One day when I was very young, my father and my aunt were tanning beside our pool. I had been playing on the steps. My aunt suddenly realized the splashing she was hearing was not a good sign. They noticed me floating face down in the water. Dad jumped in and yanked me up, only to see me spit water and say, "That was fun; let’s do it again!" I am not sure why this story was so special to Dad (after all, he got in trouble), but he told it often. Maybe it was his reminder of fragility, love, and responsibility.

In any case, 13 years later it was my turn to pluck him from the water. We had taken a friend’s pop up trailer to Arizona’s Roosevelt Lake. We had just set up camp and rented our pathetic little aluminum boat with the outboard motor. We were preparing to head out for "the evening feed," when I saw a light bulb go off over my father’s head.

I could tell his back was not up to an evening of sitting on the hard metal benches that pass for seats. He ran to the campsite, and returned with a folding lawn chair which he smugly placed over the middle bench. He sat down, facing the rear of the craft, and said, "You’ll have to drive, Shawn-o, heh heh." He had his fishing pole in one hand, a silver bullet in the other, a big grin on his face, and on his head, a cheap ball cap he had bought at a convenience store that morning which simply said, "Captain." How apropos.

As we made our way out of our cove and past the no-wake buoys, the wind began to whip up some whitecaps on the water. As soon as we were past the buoys, I revved the motor, and accidentally turned the rudder to starboard just as a wave struck the port side of the boat. Wham! We went perpendicular to the water before the boat slapped back to the surface. I looked up, relieved, until I noticed The Captain was no longer in the boat!
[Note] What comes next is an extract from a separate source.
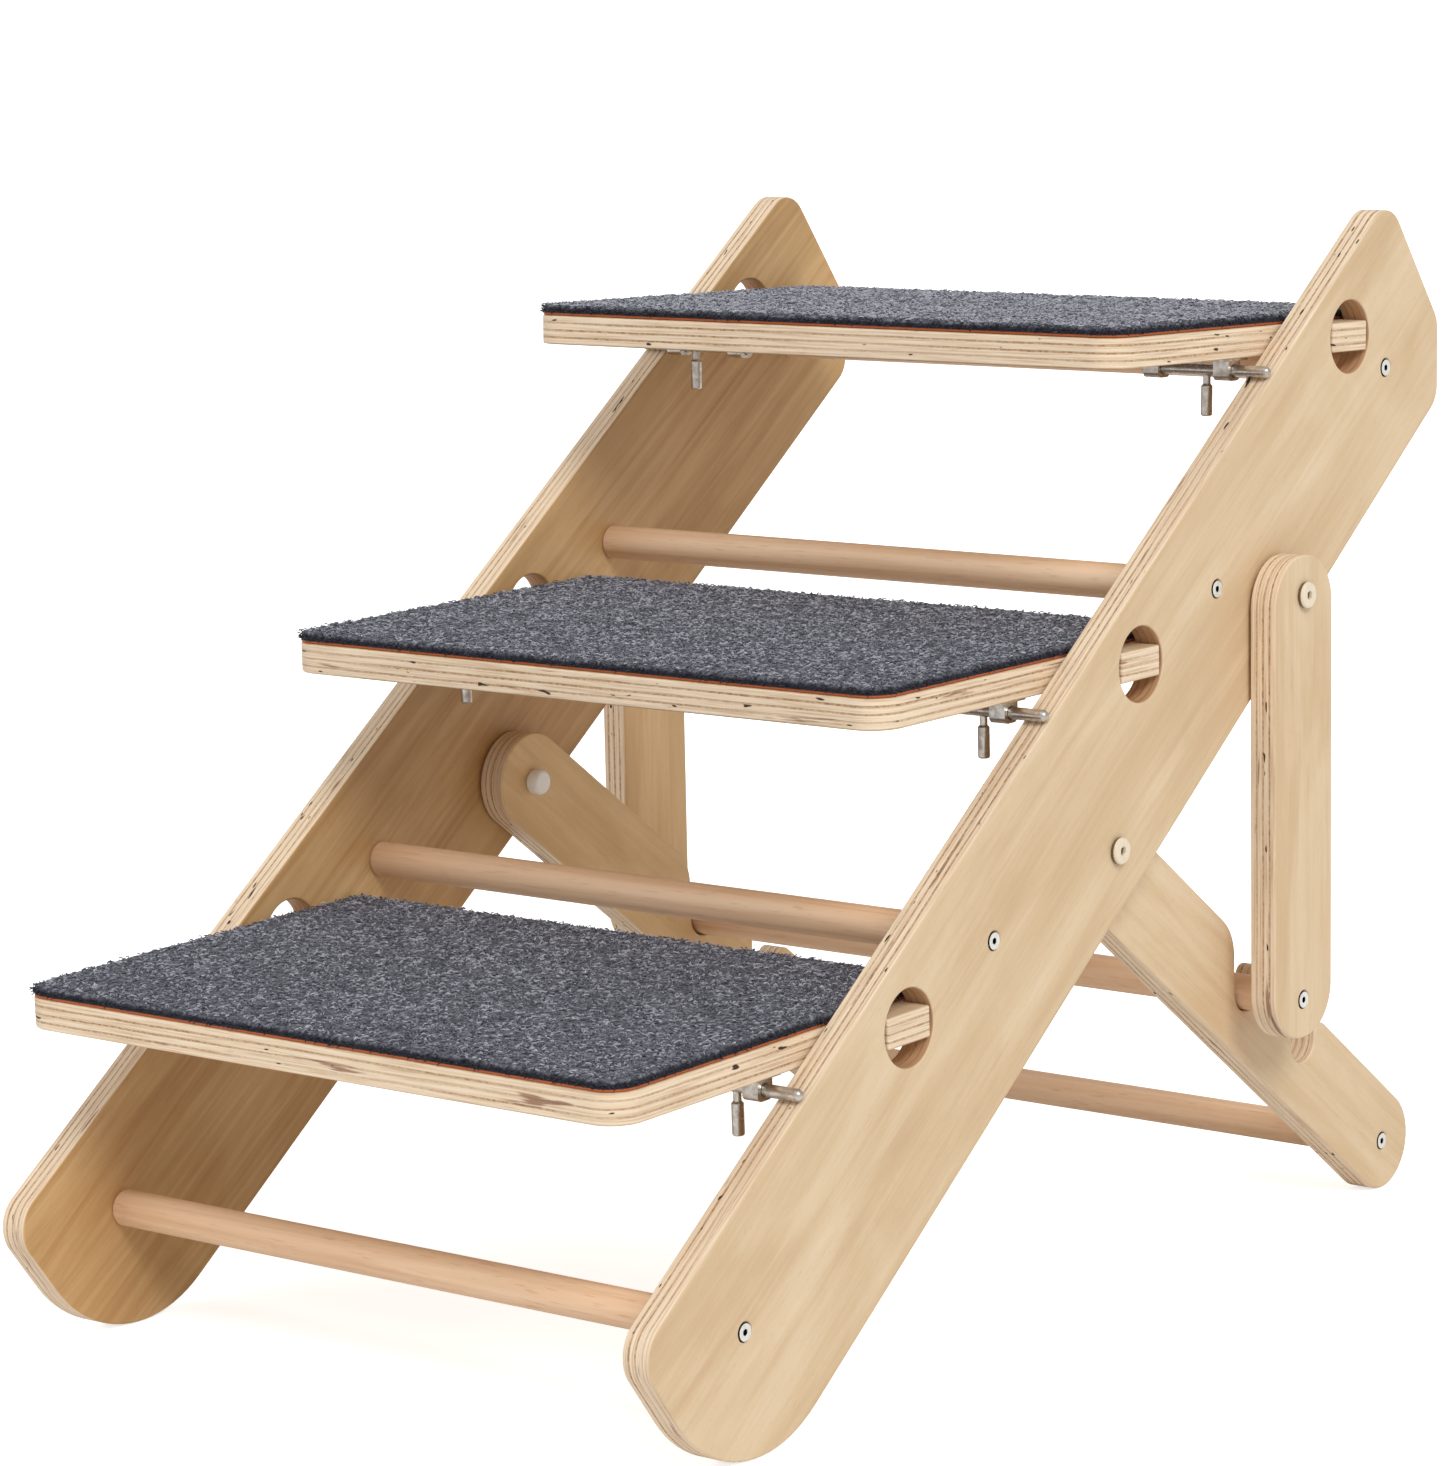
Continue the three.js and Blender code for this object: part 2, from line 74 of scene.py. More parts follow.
# How far the fibres stand above the carpet's ground, and past its rim.
NAP, FRINGE_REACH = 0.6, 0.4
FIBRE_THICKNESS, LYING_FIBRES, RIM_FIBRES = 0.36, 9000, 1600
# The carpets' mean grey, from the lowest tread up. 0.50 is the carpet's own grey, and the rise on the upper
# treads is painted light, for fibres seen at a grazing angle that catch more light.
CARPET_TONE_WITH_PAINTED_LIGHT = (0.50, 0.53, 0.68)
STRAND_RINGS, STRAND_SIDES = 4, 3
ROD_RADIUS, ROD_DROP, ROD_CLEARANCE = 3.0, 6.5, 0.5
LATCH_INBOARD, LATCH_WIDTH, LATCH_PLATE = 20.0, 21.0, 1.2
LATCH_HOLES, GUIDE_HALF_WIDTH = (16, 38), 5.4
SIDES = {"left": -1, "right": 1}

# The slope frame: u runs up the side board from its foot end, v square to it from its front edge.
ALONG = np.array([0, math.cos(SLOPE), math.sin(SLOPE)])
ACROSS = np.array([0, math.sin(SLOPE), -math.cos(SLOPE)])
front_most = FOOT_FRONT * (math.cos(SLOPE) + math.sin(SLOPE) - 1)
rear_most = LENGTH * math.cos(SLOPE) + (WIDTH - TOP_CHAMFER) * math.sin(SLOPE)
FLOOR_ZERO = FOOT_REAR * (1 - math.sin(SLOPE)) + (WIDTH - FOOT_REAR) * math.cos(SLOPE)
CORNER = np.array([0, -(front_most + rear_most) / 2, FLOOR_ZERO])


def slope_point(u, v):
    """The place of (u, v) of the slope frame, in the middle plane of the object."""
    return CORNER + u * ALONG + v * ACROSS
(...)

His fishing gear was still there, his beverage was unharmed, and his ridiculous throne was still upright, but he had abandoned ship, and was now floating somewhere behind me as the boat continued to surge forward. Now I did a very odd thing. Instead of simply circling back in a wide arc to get him, I panicked and hit the kill switch on the motor. Now stopped, I could hear a faint voice crying over the waves, "Shawn-o, come baaaaccck!"

"I’m trying – I can’t get the motor restarted!"

(Long pause) … "Row!"

So I tried to row, but the waves were pretty strong and the oars did not fit the oarlocks properly. Dad lost his shoes, his glasses, and the old-lady style sunglasses that he wore over his eyeglasses, and swam to a buoy. I eventually got the motor restarted, and went to pick him up. He got in the boat, still wearing his captain’s hat, and we went to a cove to start fishing. Nobody said anything.

After an hour of no conversation and no bites, I tried to apologize, but he would have no part of it. "That’s what I get for looking like Captain Jackass" he said.

Even though we each got a turn to raise the other from the water, I don’t think either case qualifies as any official kind of baptism. But I do think the moral is – you don’t ask a drowning man if he wants to be saved.

Too many of us are riding around in choppy waters on rickety thrones like our own Captain Jackass. Eventually, we’re gonna wind up in the drink. Hopefully, we’ll have the wisdom to understand what’s happening: Peace, be still. Trust in the arms that will raise you up again. His grace is sufficient for me, for Dan McEvoy, and for you.

One final "water" story – I used to tease my father about which of Tucson's many rest homes he would like me to place him in when he got older. The avid fly fisherman’s reply was always the same: "Shawn-o, you’ll find me face down in some trout stream long before I’m ever ready for a home." We always had a good chuckle about that.

Turns out he was right – sort of. No, he’ll never have to endure me placing him in a home, and while I do think he’s enjoying some beautiful trout streams, I don’t see him face down in one. Instead, I see him face down before the throne of grace, with his questions answered, his faith rewarded, and his spirit rejoicing. This Father's Day and every day, I rejoice with him. How could I do any less?